Are you not at least 2% more pumped to see Penny run the ball next season knowing that Fluker is going to be one of the guys who has back?

Great: Duane Brown is the left tackle. Justin Britt is the center.

Young: Germain Ifedi is the right tackle. Ethan Pocic is the left guard.

Cheap veteran who is humbled and wants to be a part of something special: D.J. Fluker is the right guard.

Insurance: George Fant, Rees Odhiambo, Jamarco Jones, Joey Hunt.

Tight ends: One of the NFL’s worst blocking tight ends was replaced by the league’s best blocking tight end and the draft’s best blocking tight end.

Running backs: Tough to say how it will play out, but the awareness to improve in this area is certainly more prevalent than it was a year ago.
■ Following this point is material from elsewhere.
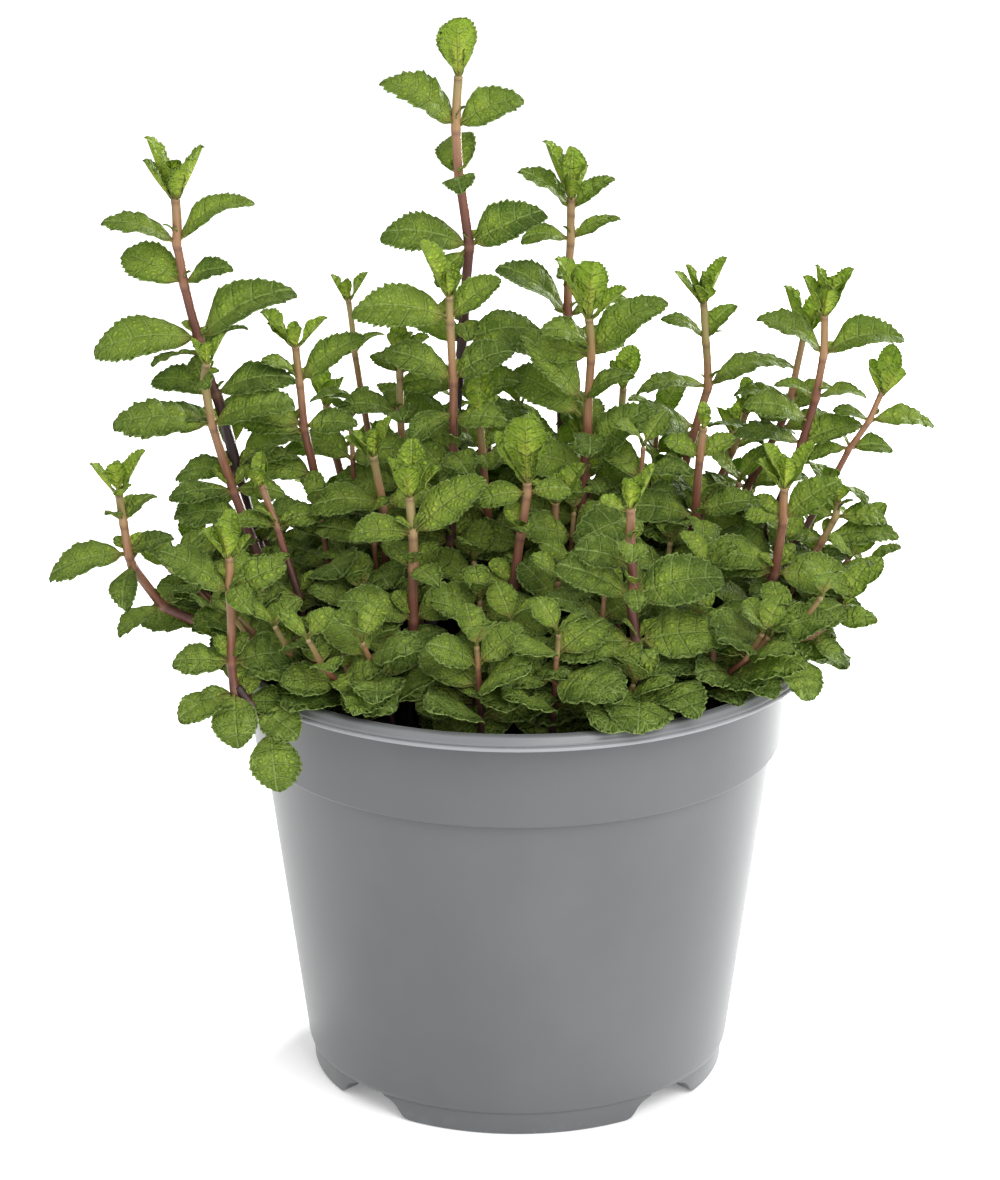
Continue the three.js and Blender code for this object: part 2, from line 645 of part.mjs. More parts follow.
// Plain holes for the stems, drilled along each stem's lean.
for (const { stem } of sprigs) {
  const { start, lean } = new StemPath(stem);
  const radius = stem[1] / Math.SQRT2 / Math.cos(Math.PI / HOLE_SIDES) + HOLE_CLEARANCE;
  const depth = ROOT_DEPTH + 2 * HOLE_CLEARANCE;
  const hole = new THREE.CylinderGeometry(radius, radius, depth + 2 * HOLE_RUN_OUT, HOLE_SIDES);
  hole.translate(0, HOLE_RUN_OUT - depth / 2, 0);
  hole.applyQuaternion(new THREE.Quaternion().setFromUnitVectors(new THREE.Vector3(0, 1, 0), lean));
  hole.translate(start.x, start.y, start.z);
  soil = soil.subtract(solid(hole));
}

const group = new THREE.Group();
group.add(toMesh(tidied(pot), 'pot', GREY_PLASTIC));
group.add(toMesh(tidied(soil), 'soil', DARK_COMPOST));
for (const { stem, body } of sprigs) group.add(toMesh(tidied(body), `sprig_${stem[0]}`, LEAF_GREEN));

// The footprint's middle goes to the origin.
const reach = new THREE.Box3().setFromObject(group);
const middle = reach.getCenter(new THREE.Vector3());
for (const mesh of group.children) mesh.geometry.translate(-middle.x, -middle.y, -reach.min.z);

export default group;
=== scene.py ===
"""Potted mint: a grey nursery pot, its compost and the leafy stems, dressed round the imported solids.

Lengths in the stem table and in the mesh code are millimetres about the pot's axis, and every
finished mesh is moved to the frame's own place and to metres as its last step.
"""

import math

import bpy
import numpy as np
from bpy.props import FloatProperty, FloatVectorProperty, IntProperty, PointerProperty
from mathutils import Euler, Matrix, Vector, kdtree


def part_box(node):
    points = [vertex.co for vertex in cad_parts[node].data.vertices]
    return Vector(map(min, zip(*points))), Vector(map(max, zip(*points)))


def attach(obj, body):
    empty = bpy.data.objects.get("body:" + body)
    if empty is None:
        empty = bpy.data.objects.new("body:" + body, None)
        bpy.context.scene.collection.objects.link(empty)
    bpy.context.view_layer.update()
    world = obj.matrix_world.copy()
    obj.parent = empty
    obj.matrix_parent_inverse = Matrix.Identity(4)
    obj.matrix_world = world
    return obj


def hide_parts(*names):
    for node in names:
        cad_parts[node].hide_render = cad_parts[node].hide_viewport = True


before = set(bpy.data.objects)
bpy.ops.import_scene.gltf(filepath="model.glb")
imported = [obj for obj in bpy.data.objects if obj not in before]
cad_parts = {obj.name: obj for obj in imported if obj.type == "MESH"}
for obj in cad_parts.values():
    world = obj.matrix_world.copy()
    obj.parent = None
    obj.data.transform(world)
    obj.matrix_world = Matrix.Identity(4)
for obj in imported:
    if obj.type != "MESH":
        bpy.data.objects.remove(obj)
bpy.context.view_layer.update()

bl_info = {
    "name": "Potted mint",
    "version": (1, 0, 0),
    "blender": (4, 5, 0),
    "location": "3D View > Sidebar > Mint",
    "description": "Makes a potted mint plant: pot, compost, leafy stems and a studio round them",
    "category": "Add Mesh",
}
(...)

Coaching: Mike Solari is the offensive line coach. Tom Cable can no longer bear the brunt of your ire with the whole situation.

If ire even needs to exist at this point, and I don’t think that it does. At the very least, the Seattle Seahawks have earned the right for a fresh start. Carroll made a lot of difficult decisions when he fired coaches who’ve worked with him for the better part of a decade. When he and Schneider gave up draft picks for a left tackle. When they chose not to keep a potential Hall of Fame player because he simply can’t do the one thing nobody ever really asked him to do, which was block. The Seahawks improved as the season went on and there should be a fresh start mentality — an ability to see this unit for what it is, rather than for what it was. Maybe it is still not good — and maybe no offensive line will be as good as units used to be until there are some sweeping changes at the college level — but it’s too soon to say that it is bad.

Now that I’ve said that … Welcome to my Starbucks, what will you be having this morning?